The Metro de Medellín opened in 1995 as Colombia's first and only metro system until Bogotá's partial opening in 2024. The network covers 43.4 kilometers across two train lines, Line A running north-south along the valley and Line B branching west. Metrocable gondola lines extend the system up the mountainsides, with Line K to Santo Domingo Savio opening in 2004, Line J to La Aurora in 2008, and Line L to Arví Park in 2010. A single metro journey costs 2,950 Colombian pesos in 2025, covering unlimited transfers between metro and Metrocable within 120 minutes. Line L runs 4.6 kilometers from Santo Domingo station to Arví Park, crossing the forested ridge that separates the Aburrá Valley from adjacent watersheds. Arví Park protects 16,000 hectares of Andean forest and páramo ecosystem at elevations between 2,000 and 2,800 meters. The park maintains 54 kilometers of marked trails, including the Camino de la Madera and Camino del Agua routes used by indigenous groups before Spanish arrival. Temperature at the park sits 5 to 8 degrees cooler than valley floor Medellín. The Metrocable journey takes 13 minutes and provides the least expensive access to cloud forest ecosystem accessible from any major Colombian city.
Fernando Botero donated 23 of his sculptures to Medellín in 2000, installed in Plaza Botero adjacent to the Museum of Antioquia. The sculptures include "Reclining Woman," "Roman Soldier," "Adam and Eve," and "Man on Horse," all rendered in Botero's signature volumetric style that he has consistently rejected characterizing as "fat art," stating the figures represent volume and sensuality. The Museum of Antioquia, founded in 1881, houses 108 additional Botero works including paintings and drawings spanning 1948 to 2004. The museum occupies the former Municipal Palace built in 1928 in Republican Revival style. Admission costs 25,000 pesos for international visitors, 18,000 for Colombian nationals, free on Mondays. The museum holds works by Pedro Nel Gómez, who documented Antioquian mining and agricultural life in murals completed between 1930 and 1970, and Débora Arango, whose figurative paintings of female nudes and social criticism led to exhibition cancellations during the 1940s and 1950s. Botero Museum in Bogotá holds more total Botero works, but Medellín's Plaza Botero provides the only outdoor concentration accessible without entry fee.
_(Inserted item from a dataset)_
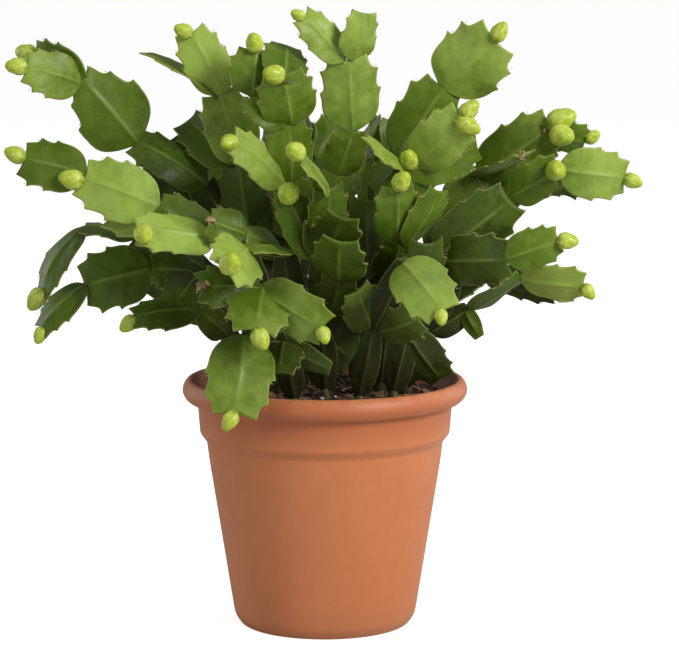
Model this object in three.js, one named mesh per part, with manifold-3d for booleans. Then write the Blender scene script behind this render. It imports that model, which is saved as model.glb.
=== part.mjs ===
// Potted Christmas cactus: rooted stems of flat, toothed segments with buds, in a six-inch plastic pot.
// Millimetres, +Z up, the front along -Y. The origin is the centre of the pot's flat base.
import * as THREE from "three";
import { mergeVertices } from "three/addons/utils/BufferGeometryUtils.js";
import Module from "manifold-3d";

const wasm = await Module();
wasm.setup();

// Pot
const SIDES = 32;
const RIM_RADIUS = 75.9;
const RIM_TOP = 131.5;
const WALL = 2;
const FLOOR = 2.6;
const BASE_RADIUS = 45;
const DISC_COUNT = 5;
const DISC_RADIUS = 4.5;
const DISC_CIRCLE = 28;
const DISC_DEPTH = 1.4;
const DISC_SIDES = 8;

// Potting mix
const GAP = 0.35;
const MIX_TOP = 121.5;
const MIX_MOUND = 1.6;
const MIX_LUMPS = 0.7;
const LUMP_PITCH = 9;
const MIX_RINGS = [46, 22, 0];

// Rooted ends of the stems
const PEG_RADIUS = 3.1;
const PEG_SIDES = 6;
const PEG_DEPTH = 14;
const PEG_HEIGHT = 6.5;

// Segments
const PLAIN_WIDTH = 20;
const NECK = 2.1;
const RIB_THICKNESS = 2.4;
const MARGIN_THICKNESS = 0.9;
const CUP = 0.1;
const WAVE = 0.07;
const WAVES = 1.2;
const WAVE_STEP = 0.37;
const SUNK = 3;
const SOCKET_SHARE = 0.9;
const SOCKET_CORNERS = 4;
const GROWS_ON = 0.35;
const FOOT = 0.93;
const TRIM = 0.1;

// Half outlines of a segment from its neck to its end: how far along it, and how far out as a share of half
// the width. A toothed segment has two forward teeth a side and a horn at each corner of its cut-off end.
const TOOTHED = [
  [0.18, 0.8],
  [0.58, 1.08],
  [0.62, 0.9],
  [0.84, 1.0],
  [0.85, 0.76],
  [1.08, 0.62],
];
const PLAIN = [
  [0.4, 0.95],
  [1.01, 0.5],
];
const END = 0.97;
const RIB = 0.5;
const TAPER_START = 0.5;

// Buds: rings from the base to the point, as how far along and how far out as a share of the radius
const BUD_SIDES = 6;
const BUD_FATNESS = 0.33;
const BUD_SUNK = 2;
const BUD_FOOT = [0, 0.5];
const BUD_RINGS = [
  [0.26, 0.98],
  [0.7, 0.86],
];

// The front stems' places are given as across, up and depth, as an eye at this place in front sees them:
// across and up are where the line of sight crosses the upright plane through the pot's axis, and the point
// lies where that line reaches the depth.
const EYE = new THREE.Vector3(0, -1500, 374.5);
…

Jardín Botánico de Medellín Joaquín Antonio Uribe covers 14 hectares in the northern Aranjuez neighborhood, established in 1972 and redesigned in 2006. The Orquideorama structure, completed in 2006 by Plan B Arquitectos and JPRCR Arquitectos, consists of 7,000 square meters of modular hexagonal wooden modules that create semi-open exhibition space. Colombia claims between 4,270 and 4,600 orchid species depending on taxonomic revision, representing approximately 15 percent of global orchid diversity. The garden maintains a collection focusing on species from Antioquia department, which contains an estimated 1,200 orchid species. The Patio de los Naranjos contains orange trees descended from specimens planted in the 18th century at Spanish colonial estates. A collection of 139 palm species includes the quindío wax palm, Colombia's national tree, which reaches heights of 60 meters but grows naturally only between 2,000 and 3,000 meters elevation in Andean cloud forests. Entry costs 12,500 pesos for adults, 8,500 for children. The garden closes Tuesdays.
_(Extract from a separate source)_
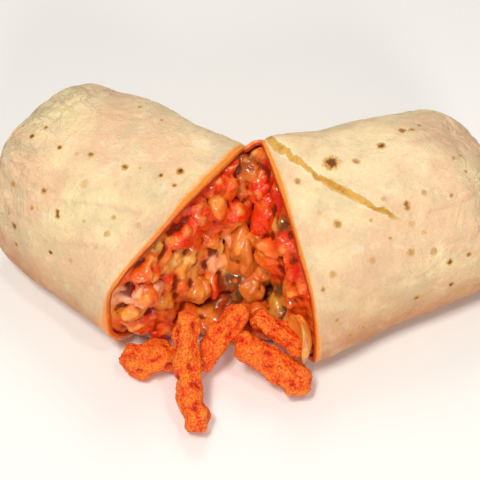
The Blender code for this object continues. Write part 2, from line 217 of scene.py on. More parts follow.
class Half:
    def __init__(self, axis, cut, side, width, length, crown, frontPower, frontWaist, overhang, bow,
                 endSize, endPower, flare, seam=False):
        axisTurn, cutTurn = math.radians(axis), math.radians(cut)
        self.along = np.array((math.cos(axisTurn), math.sin(axisTurn)))
        self.across = np.array((-math.sin(axisTurn), math.cos(axisTurn))) * side
        cutLine = np.array((math.cos(cutTurn), math.sin(cutTurn)))
        self.bias = (cutLine @ self.along) / (cutLine @ self.across)
        self.width, self.length = width, length
        self.crown, self.frontPower, self.frontWaist = crown, frontPower, frontWaist
        self.overhang, self.bow = overhang, bow
        self.endSize, self.endPower, self.flare = endSize, endPower, flare
        self.seam = seam
        self.phase = axis / 20

    def section(self, along, angle, inset=0.0):
        width, height, length = self.width, wrap["height"], self.length
        endWidth, endHeight = self.endSize
        narrow = np.clip((along - length + endWidth) / endWidth, 0, 1)
        lower = np.clip((along - length + endHeight) / endHeight, 0, 1)
        keepWidth = (1 - narrow**3.2) ** (1 / 3.2)
        keepHeight = (1 - lower**self.endPower) ** (1 / self.endPower)
        even = np.clip(along / 0.060, 0, 1)
        frontPower = self.frontPower + (2.2 - self.frontPower) * even
        crown = self.crown + (0.5 - self.crown) * even
        c, s = np.cos(angle), np.sin(angle)
        power = np.where(s < 0, 3.0, np.where(c > 0, frontPower, 2.4))
        spread = np.sign(c) * np.abs(c) ** (2 / power)
        rise = np.abs(s) ** (2 / power)
        toFront = np.clip(c * 3 + 0.5, 0, 1)
        waist = (0.36 + (self.frontWaist - 0.36) * (1 - even) * toFront) * height
        reach = np.where(c > 0, (1 - crown) * width, crown * width)
        across = crown * width + reach * spread
        up = np.where(s >= 0, waist + (height - waist) * rise, waist * (1 - rise))
        across = width / 2 + keepWidth * (across - width / 2)
        foldHeight = 0.38 * height
        up = foldHeight + keepHeight * (up - foldHeight)
        push = self.relief(along, angle) - inset
        outX, outY = (across - width / 2) / width, (up - 0.42 * height) / height
        size = np.hypot(outX, outY) + 1e-9
        across = across + push * outX / size
        up = up + push * outY / size
        return across, np.maximum(up - wrap["baseSink"], inset)

    def seamAt(self, turn):
        return 0.003 + 0.0265 * np.maximum(0.0, (92 - turn) / 39) ** 1.5

    def relief(self, along, angle):
        onTop = np.clip(np.sin(angle) * 2.5 + 0.6, 0, 1)
        swell = np.sin(along * 95 + self.phase) * np.sin(angle * 2 + self.phase * 2)
        swell = swell + 0.6 * np.sin(along * 170 + angle * 3 + self.phase)
        push = 0.0007 * swell * onTop
        nearEnd = np.clip((along - self.length + 0.034) / 0.034, 0, 1)
        turn = (np.degrees(angle) + 180) % 360 - 180
        besideCut = np.clip(1 - along / 0.030, 0, 1) ** 2
        for middle, swellHeight in zip(wrap["flareTurns"], self.flare):
            push = push + swellHeight * besideCut * np.exp(-(((turn - middle) / 15) ** 2))
        for tuck, depth in ((38, 0.0022), (142, 0.0022), (90, 0.0012)):
            push = push - depth * nearEnd * np.exp(-(((turn - tuck) / 9) ** 2))
        if self.seam:
            past = smooth(along, self.seamAt(turn) - 0.0011, self.seamAt(turn) + 0.0011)
            fade = smooth(turn, 40, 58) * (1 - smooth(turn, 112, 125)) + 0.8 * smooth(turn, 112, 125)
            push = push + wrap["flapStep"] * past * fade * (np.sin(angle) > 0)
        return push

    def cutAt(self, across, up, angle):
        height = wrap["height"]
        dish = np.maximum(0, 1 - (2 * up / height - 1) ** 2) * np.clip(np.cos(angle) * 2, 0, 1)
        return wrap["hingeHalf"] + self.bias * across - self.overhang * (up - 0.3 * height) + self.bow * dish

    def points(self, u, angle, inset=0.0, rim=0.0):
        along = self.length * u
        for _ in range(4):
            across, up = self.section(along, angle, inset)
            cut = self.cutAt(across, up, angle) + rim
            along = cut + (self.length - inset - cut) * u
        across, up = self.section(along, angle, inset)
        flat = along[..., None] * self.along + across[..., None] * self.across
        spots = np.concatenate([flat, up[..., None]], axis=-1) + np.array(hingeSpot)
        return spots, along - cut, along

    def rings(self, rings, sides, inset=0.0, rim=0.0, power=1.0):
        steps = np.sin((np.arange(rings) / rings) ** power * math.pi / 2)
        turns = np.arange(sides) * math.tau / sides
        u, angle = np.meshgrid(steps, turns, indexing="ij")
        spots, fromCut, along = self.points(u, angle, inset, rim)
        return spots, fromCut, along, np.degrees(angle)

    def tip(self, inset=0.0):
        return self.points(np.array([1.0]), np.array([0.0]), inset)[0][0]


leftHalf = Half(
    axis=139.4, cut=234.9, side=1, width=0.0840, length=0.0798, crown=0.17, frontPower=2.33, frontWaist=0.38,
    overhang=0.136, bow=0.0069, endSize=(0.0377, 0.0235), endPower=3.5,
    flare=(-0.0015, 0.0020, -0.0019, 0.0014, -0.0003),
)
rightHalf = Half(
    axis=24.3, cut=285.6, side=-1, width=0.0746, length=0.0898, crown=0.18, frontPower=1.98, frontWaist=0.25,
    overhang=0.021, bow=0.0017, endSize=(0.0313, 0.0429), endPower=2.3,
    flare=(0.0016, 0.0015, -0.0010, 0.0007, 0.0004), seam=True,
)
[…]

Comuna 13's outdoor escalators cover 384 meters of vertical distance across six flights, each between 30 and 80 meters long. The district sits at elevations between 1,600 and 1,750 meters on slopes exceeding 35 degrees. Before escalator installation in 2011, residents climbed approximately 350 stairs to reach homes in the upper sections, a 35-minute ascent. The escalators reduced this to 6 minutes and remain free for public use. Comuna 13 experienced intense urban warfare between 2000 and 2003, culminating in Operation Orion in October 2002, when 1,500 soldiers and police entered the district to dismantle FARC and militia control. The operation resulted in officially acknowledged deaths of 75 people, with human rights organizations documenting evidence of forced disappearances and extrajudicial killings. The district's transformation into street art destination began with the Graffitour project in 2013, organized by local youth who had participated in gang activity during the conflict years. Approximately 600 buildings now display murals. Tours operate daily from Casa Kolacho cultural center, lasting 2 hours and costing between 25,000 and 40,000 pesos depending on operator. Multiple residents who work as guides openly discuss their former participation in armed groups, presenting this history without sanitization. The district receives an estimated 800,000 visitors annually as of 2024, creating friction with residents who report increased noise, trash accumulation, and displacement pressure from rising property values.
Museo Casa de la Memoria opened in 2011 to document armed conflict in Medellín and Antioquia department. The museum occupies a modern structure in the Buenos Aires neighborhood, designed by Juan David Hoyos and Giancarlo Mazzanti. Permanent exhibitions document violence statistics showing 46,612 conflict-related deaths in Medellín between 1985 and 2015, based on data from the National Center for Historical Memory. The museum presents testimony videos from victims of forced disappearance, displacement, and family members of those killed by paramilitaries, guerrillas, state forces, and criminal groups. One room displays photographs of 14,000 conflict victims from Medellín and surrounding municipalities. The museum does not impose a single narrative about blame or causation, instead presenting parallel accounts from different actors and victim categories. A section documents the rise of the Medellín Cartel under Pablo Escobar between 1976 and 1993, including the bombing of Avianca Flight 203 in November 1989 that killed 107 people, and the DAS Building bombing in December 1989 that killed 63. Entry is free. The museum operates Tuesday through Friday 9:00 to 18:00, Saturday and Sunday 10:00 to 16:00.